Deep expertise in one area (the vertical bar) combined with broad understanding across many areas (the horizontal bar). The intersections between your deep skill and broad knowledge are where creative breakthroughs happen. Don't just go deep — go wide enough to see connections others miss. The most innovative people are polymaths who bridge disciplines.
Anki for spaced repetition (free, open-source, gold standard). Mindlify for connecting ideas visually. Notion or Obsidian for capturing raw notes. The tool matters less than the technique — any flashcard app beats rereading, any graph beats a linear list. Pick one tool per technique and commit. Tool-hopping is another form of procrastination disguised as productivity.
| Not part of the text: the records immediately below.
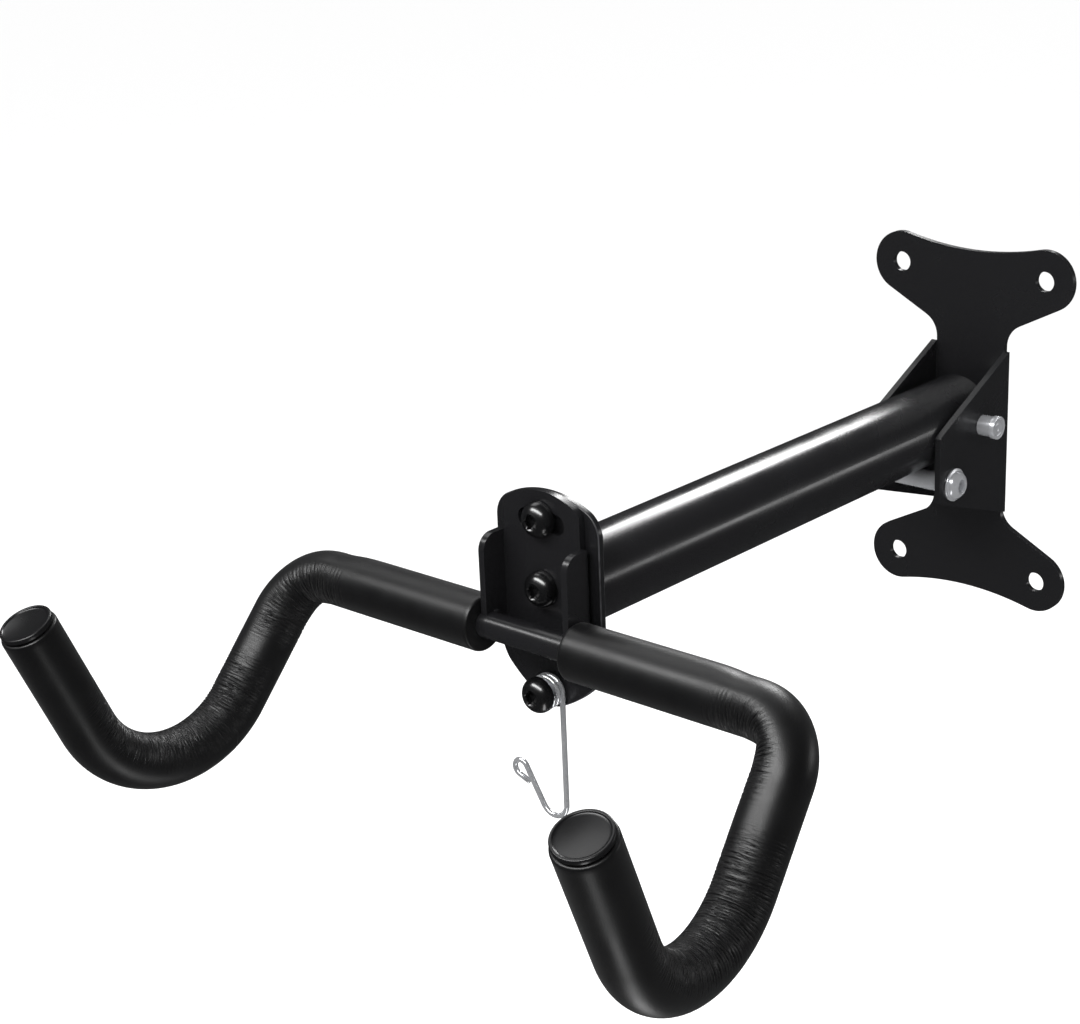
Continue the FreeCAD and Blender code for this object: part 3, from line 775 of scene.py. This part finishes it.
def sleeve_folds(foam, route, stations, frames, turns, seed):
    """How far each point of the sleeve's skin moves out, and how wrinkled it is."""
    moved = np.zeros((len(stations), len(turns)))
    marked = np.zeros_like(moved)
    for start, end, axis, radius in route.bends:
        tight = radius < TIGHT_BEND
        spacing = foam.fold_spacing * (1.12 if tight else 0.88)
        lead = 0.018 if tight else 0.026
        for i, s in enumerate(stations):
            _, heading, side, up = frames[i]
            inward = axis.cross(heading).normalized()
            inner = math.atan2(inward.dot(up), inward.dot(side))
            facing = np.cos(turns - inner)
            # A tight bend squeezes the foam inside, and draws it thin outside.
            if tight:
                middle = (start + end) / 2
                squeeze = math.exp(-((s - middle) / 0.0085) ** 2)
                moved[i] -= 0.0019 * squeeze * smooth((facing - 0.15) / 0.8)
                crease = math.exp(-((s - middle) / 0.0020) ** 2)
                moved[i] -= 0.0009 * crease * smooth((facing - 0.45) / 0.5)
                thin = math.exp(-((s - start + 0.001) / 0.0095) ** 2)
                moved[i] -= 0.0010 * thin * smooth((-facing - 0.1) / 0.8)
            along = float(smooth((s - start + lead) / lead) * smooth((end + lead - s) / lead))
            if along <= 0.001:
                continue
            mask = smooth((facing + 0.30) / 0.85) * along
            for j, a in enumerate(turns):
                m = mask[j]
                if m < 0.01:
                    continue
                x, y = math.cos(a), math.sin(a)
                drift = noise.noise(Vector((s * 120, 1.3 * x + seed, 1.3 * y)))
                amount = noise.noise(Vector((s * 430, 1.3 * x, 1.3 * y + seed)))
                phase = s / spacing + 0.75 * drift
                valley = 1 - abs(math.sin(math.pi * phase))
                cut = valley ** 2.4 * max(0.10, min(1.0, 0.60 + 1.5 * amount))
                moved[i, j] -= foam.fold_depth * m * cut
            marked[i] = np.maximum(marked[i], mask)
    return moved, marked


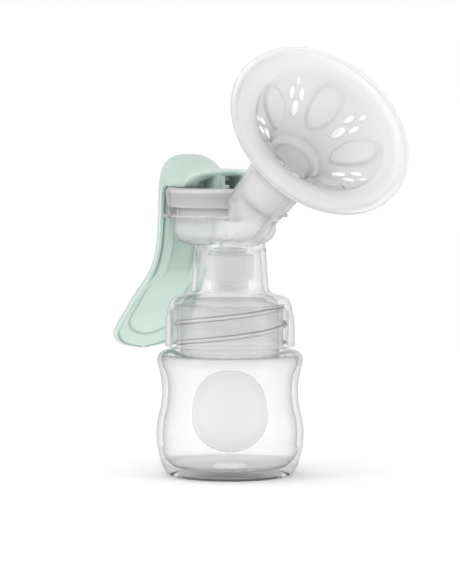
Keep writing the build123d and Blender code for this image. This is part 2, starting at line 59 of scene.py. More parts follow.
def gridFaces(rows, columns, wrap=False):
    # Quads between neighbouring rows and columns of a grid numbered row by row.
    # With wrap, the last column joins the first.
    last = columns if wrap else columns - 1
    row, column = np.meshgrid(np.arange(rows - 1), np.arange(last), indexing="ij")
    after = (column + 1) % columns
    return np.stack([row * columns + column, row * columns + after,
                     (row + 1) * columns + after, (row + 1) * columns + column], -1).reshape(-1, 4)


def closingFaces(rows, columns):
    # Quads from the last row of a wrapped grid back to its first row.
    first = np.arange(columns)
    last = first + (rows - 1) * columns
    return np.stack([last, np.roll(last, -1), np.roll(first, -1), first], -1)


def fanFaces(ring, pole):
    # Triangles from every edge of a closed ring of point numbers to one pole point.
    ring = np.asarray(ring)
    return np.stack([ring, np.roll(ring, -1), np.full(len(ring), pole)], -1)


def smoothLine(points, count):
    # Catmull-Rom: each span is the cubic through its two ends whose slopes are half the
    # difference of the neighbours; the samples are then spread evenly along the length.
    points = np.asarray(points, float)
    padded = np.vstack([2 * points[0] - points[1], points, 2 * points[-1] - points[-2]])
    t = np.linspace(0, 1, 24, endpoint=False)[:, None]
    a, b, c, d = padded[:-3, None], padded[1:-2, None], padded[2:-1, None], padded[3:, None]
    dense = 0.5 * (2 * b + (c - a) * t + (2 * a - 5 * b + 4 * c - d) * t ** 2
                   + (3 * b - a - 3 * c + d) * t ** 3)
    dense = np.vstack([dense.reshape(-1, points.shape[1]), points[-1]])
    along = np.r_[0, np.cumsum(np.linalg.norm(np.diff(dense, axis=0), axis=1))]
    wanted = np.linspace(0, along[-1], count)
    return np.stack([np.interp(wanted, along, column) for column in dense.T], -1)


def easeStep(low, high, value):
    # 3t^2 - 2t^3 of the share of the way from low to high, held at 0 and 1 outside.
    t = np.clip((value - low) / (high - low), 0, 1)
    return t * t * (3 - 2 * t)


def addPiece(name, points, faceSets, material, body=None, sharpAngle=None):
    # Points in millimetres and arrays of faces, one array for each number of corners, become
    # a smooth mesh that rides on a body.
    mesh = bpy.data.meshes.new(name)
    points = np.asarray(points, float) * mm
    sizes = np.concatenate([np.full(len(faces), faces.shape[1]) for faces in faceSets])
    corners = np.concatenate([faces.ravel() for faces in faceSets])
    mesh.vertices.add(len(points))
    mesh.vertices.foreach_set("co", points.ravel())
    mesh.loops.add(len(corners))
    mesh.loops.foreach_set("vertex_index", corners.astype(np.int32))
    mesh.polygons.add(len(sizes))
    mesh.polygons.foreach_set("loop_start", np.r_[0, np.cumsum(sizes)[:-1]].astype(np.int32))
    mesh.polygons.foreach_set("use_smooth", np.ones(len(sizes), bool))
    mesh.update(calc_edges=True)
    mesh.validate()
    if sharpAngle is not None:
        mesh.set_sharp_from_angle(angle=math.radians(sharpAngle))
    mesh.materials.append(material)
    piece = bpy.data.objects.new(name, mesh)
    scene.collection.objects.link(piece)
    if body:
        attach(piece, body)
    return piece


def paint(piece, name, values):
    # One number per vertex, which a material reads by its name.
    layer = piece.data.attributes.new(name, "FLOAT", "POINT")
    full = np.zeros(len(piece.data.vertices))
    full[:len(values)] = values
    layer.data.foreach_set("value", full.astype(np.float32))


def placesOf(items, field):
    # Where a mesh's vertices or faces are, in millimetres, as rows of x, y and z.
    places = np.empty(len(items) * 3)
    items.foreach_get(field, places)
    return (places.reshape(-1, 3) / mm).T


def lathe(profile, spokes, centre=(0.0, 0.0), shift=None):
    # Each profile point (radius, height) is carried round a circle; a first or last point on
    # the axis becomes one pole. shift(turn, height) is added to the radius.
    profile = np.asarray(profile, float)
    startsOnAxis, endsOnAxis = profile[0, 0] == 0, profile[-1, 0] == 0
    body = profile[int(startsOnAxis):len(profile) - int(endsOnAxis)]
    turn = np.linspace(0, 2 * np.pi, spokes, endpoint=False)
    radius = np.repeat(body[:, :1], spokes, 1)
    height = np.repeat(body[:, 1:], spokes, 1)
    if shift is not None:
        radius = radius + shift(turn[None, :], height, radius)
    points = np.stack([centre[0] + radius * np.cos(turn), centre[1] + radius * np.sin(turn),
                       height], -1).reshape(-1, 3)
    faceSets = [gridFaces(len(body), spokes, wrap=True)]
    ring = np.arange(spokes)
    if startsOnAxis:
        points = np.vstack([points, (centre[0], centre[1], profile[0, 1])])
        faceSets.append(fanFaces(ring[::-1], len(points) - 1))
    if endsOnAxis:
        points = np.vstack([points, (centre[0], centre[1], profile[-1, 1])])
        faceSets.append(fanFaces(ring + (len(body) - 1) * spokes, len(points) - 1))
    return points, faceSets


# materials

def startMaterial(name):
    # A node material with its tree and its one shader.
    material = bpy.data.materials.new(name)
    material.use_nodes = True
    return material, material.node_tree, material.node_tree.nodes["Principled BSDF"]


def addNode(tree, kind, **settings):
    # A node of a kind with some of its own settings.
    node = tree.nodes.new(kind)
    for key, value in settings.items():
        setattr(node, key, value)
    return node


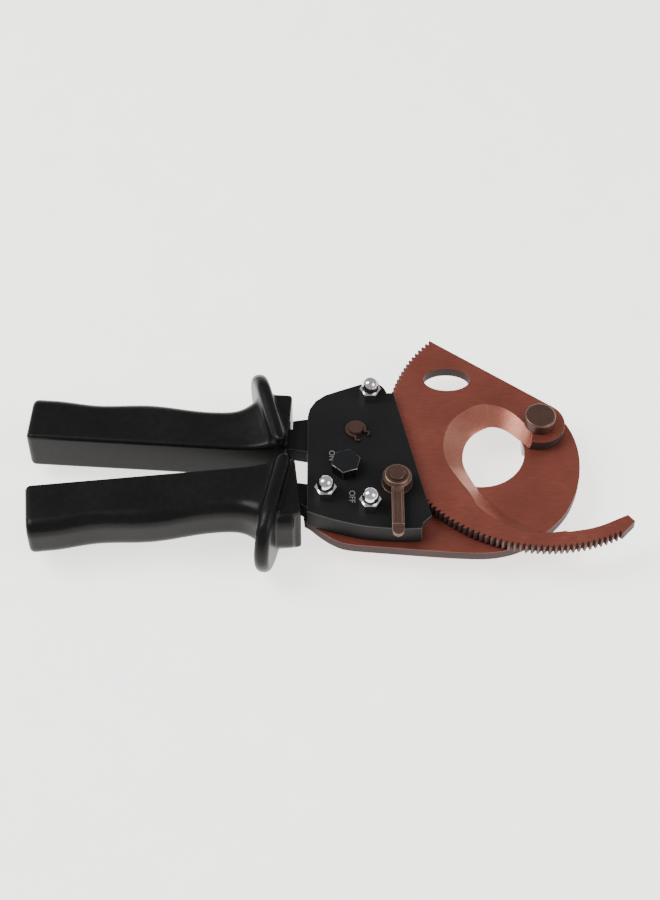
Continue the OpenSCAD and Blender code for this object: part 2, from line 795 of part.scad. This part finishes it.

Monday: learn new material (encoding). Tuesday-Thursday: practice and apply (retrieval + elaboration). Friday: review and connect (interleaving + spacing). Weekend: rest (consolidation happens during sleep). One hour of focused practice per day beats five hours of passive consumption on weekends. Consistency beats intensity every time.
How to break through a learning plateau: you plateau when your practice becomes routine. Fix: change the difficulty (harder OR easier), change the context (new environment), drill your weakest sub-skill specifically, or teach someone else (forces new retrieval paths). Plateaus are signals that your current method has stopped challenging you — not that you've hit your ceiling.
Don't track hours studied — track skills demonstrated. Keep a 'can-do list' instead of a to-do list. Weekly self-assessment: 'What can I do this week that I couldn't do last week?' If the answer is nothing, your practice method needs to change. Output-based metrics beat input-based metrics. The goal is capability, not time served.